**Given instruction:** Quote the material below exactly as written, from the first line to the line that holds "return start + (end - start) * share", endpoints included.

**Source data:**
-- START --

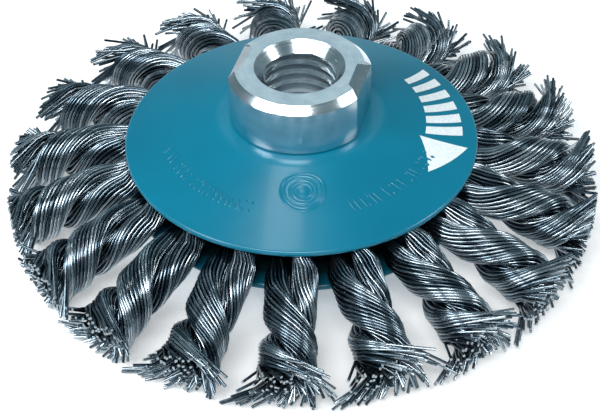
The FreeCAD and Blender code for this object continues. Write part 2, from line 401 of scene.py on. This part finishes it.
# a leg's middle, half thickness and half width in mm, at shares of the way to its end
LEG_MIDDLE = ((0.0, 2.15), (0.3, 2.0), (0.75, 2.2), (1.0, 2.5))
LEG_THICK = ((0.0, 2.0), (0.3, 1.95), (0.75, 2.15), (1.0, 2.5))
LEG_WIDE = ((0.0, 2.1), (0.3, 3.1), (0.75, 3.7), (1.0, 4.2))
FOLD_STEPS = 3
RUN_STEPS = 26
END_STEPS = 3
RELEASE = 0.80
LOOSE_SHARE = 0.2
LOOSE_STRAY = 0.22
TIGHT_STRAY = 0.07
LEAST_OUTWARD = 0.25
END_LOOK_BACK = 0.3 * MM
END_SHORTFALL = 1.4 * MM
END_LENGTHS = (7.0, 9.5)
END_ROOM = 0.3 * MM
END_TRIM = 0.96
PHASE_SPREAD = 7.0
WAVE_GAIN = 4.0
# a wire's side faces have four corners, and its end faces have more
MOST_SIDE_CORNERS = 4.5


def bundle_places():
    """Places of the wires in one leg: one in the middle and 5, 10, 15, 20 in rings round it."""
    places = [(0.0, 0.0)]
    for ring in range(1, BUNDLE_RINGS + 1):
        count = RING_STEP * ring
        for step in range(count):
            turn = 2 * math.pi * (step + 0.5 * (ring % 2)) / count
            reach = ring / BUNDLE_RINGS
            places.append((reach * math.cos(turn), reach * math.sin(turn)))
    return places


def blend(start, end, share):
    return start + (end - start) * share


def between(share, stops):
    """Smooth value at a share of the way along (share, value) stops."""
    for (low, low_value), (high, high_value) in zip(stops, stops[1:]):
        if share <= high:
            part = max(0.0, (share - low) / (high - low))
            return blend(low_value, high_value, part * part * (3 - 2 * part))
    return stops[-1][1]


def leg_shape(share):
    """Distance of a leg's middle from the knot's line, and its half thickness and half width."""
    middle = between(share, LEG_MIDDLE) * MM
    thick = between(share, LEG_THICK) * MM
    wide = between(share, LEG_WIDE) * MM
    return middle, thick, wide


def turned_place(angle, along_leg, across_leg):
    """Side and height of a point, from the legs' angle and its place along and across it."""
    side = along_leg * math.cos(angle) + across_leg * math.sin(angle)
    height = along_leg * math.sin(angle) - across_leg * math.cos(angle)
    return side, height


def wire_point(distance, place, leg, knot):
    """A point of a wire inside the knot, at a distance out from the core disc's hole."""
    along_leg, across_leg = place
    if distance < knot["disc_end"]:
        middle, thick, wide, angle = FOLD_RADIUS, FOLD_HALF_THICKNESS, FOLD_HALF_WIDTH, math.pi / 2
    elif distance < knot["plate_end"]:
        share = (distance - knot["disc_end"]) / (knot["plate_end"] - knot["disc_end"])
        middle_end, thick_end, wide_end = leg_shape(0.0)
        middle = blend(FOLD_RADIUS, middle_end, share ** 2)
        thick = blend(FOLD_HALF_THICKNESS, thick_end, share ** 2)
        wide = blend(FOLD_HALF_WIDTH, wide_end, share)
        angle = blend(math.pi / 2, RIM_ANGLE, share ** 0.7)
    else:
        share = (distance - knot["plate_end"]) / (knot["wire_end"] - knot["plate_end"])
        middle, thick, wide = leg_shape(share)
        angle = RIM_ANGLE - knot["twist"] * share ** knot["tightening"]
    side, height = turned_place(
        angle + math.pi * leg, middle + thick * along_leg, wide * across_leg,
    )
    return Vector((distance, side, height))


def wire_path(place, leg, knot, rng):
    """Points of one wire: half of the fold, the run inside the knot, the straight free end."""
    along_leg, across_leg = place
    points = []
    bow = FOLD_RADIUS + FOLD_HALF_THICKNESS * along_leg
    for step in range(FOLD_STEPS):
        turn = math.pi / 2 * step / FOLD_STEPS
        side, height = turned_place(
            math.pi / 2 + math.pi * leg, bow * math.sin(turn), FOLD_HALF_WIDTH * across_leg,
        )
        points.append(Vector((FOLD_RADIUS - bow * math.cos(turn), side, height)))

    release = knot["release"] + rng.uniform(-0.05, 0.05)
    leave = blend(knot["plate_end"], knot["wire_end"], release)
    for step in range(RUN_STEPS + 1):
        distance = blend(FOLD_RADIUS, leave, step / RUN_STEPS)
        points.append(wire_point(distance, place, leg, knot))

    # the free end keeps the direction that the wire had in the knot
    near = wire_point(leave - END_LOOK_BACK, place, leg, knot)
    direction = (points[-1] - near).normalized()
    loose = LOOSE_STRAY if rng.random() < LOOSE_SHARE else TIGHT_STRAY
    direction.y = direction.y * knot["spread"] + rng.gauss(0, loose)
    direction.z = direction.z * knot["flatness"] + rng.gauss(0, loose)
    direction.x = max(direction.x, LEAST_OUTWARD)
    start = points[-1]
    reach = knot["wire_end"] - rng.random() ** 2 * END_SHORTFALL
    run = min((reach - start.x) / direction.x, rng.uniform(*END_LENGTHS) * MM)
    run = kept_inside(start, direction, run, knot["to_brush"])
    for step in range(1, END_STEPS + 1):
        points.append(start + direction * (run * step / END_STEPS))
    return points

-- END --

**The solution:**
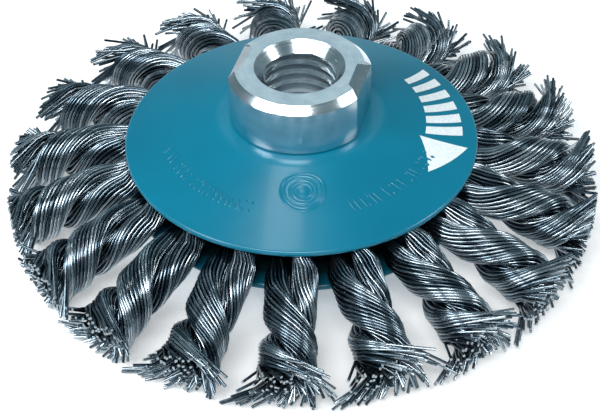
The FreeCAD and Blender code for this object continues. Write part 2, from line 401 of scene.py on. This part finishes it.
# a leg's middle, half thickness and half width in mm, at shares of the way to its end
LEG_MIDDLE = ((0.0, 2.15), (0.3, 2.0), (0.75, 2.2), (1.0, 2.5))
LEG_THICK = ((0.0, 2.0), (0.3, 1.95), (0.75, 2.15), (1.0, 2.5))
LEG_WIDE = ((0.0, 2.1), (0.3, 3.1), (0.75, 3.7), (1.0, 4.2))
FOLD_STEPS = 3
RUN_STEPS = 26
END_STEPS = 3
RELEASE = 0.80
LOOSE_SHARE = 0.2
LOOSE_STRAY = 0.22
TIGHT_STRAY = 0.07
LEAST_OUTWARD = 0.25
END_LOOK_BACK = 0.3 * MM
END_SHORTFALL = 1.4 * MM
END_LENGTHS = (7.0, 9.5)
END_ROOM = 0.3 * MM
END_TRIM = 0.96
PHASE_SPREAD = 7.0
WAVE_GAIN = 4.0
# a wire's side faces have four corners, and its end faces have more
MOST_SIDE_CORNERS = 4.5


def bundle_places():
    """Places of the wires in one leg: one in the middle and 5, 10, 15, 20 in rings round it."""
    places = [(0.0, 0.0)]
    for ring in range(1, BUNDLE_RINGS + 1):
        count = RING_STEP * ring
        for step in range(count):
            turn = 2 * math.pi * (step + 0.5 * (ring % 2)) / count
            reach = ring / BUNDLE_RINGS
            places.append((reach * math.cos(turn), reach * math.sin(turn)))
    return places


def blend(start, end, share):
    return start + (end - start) * share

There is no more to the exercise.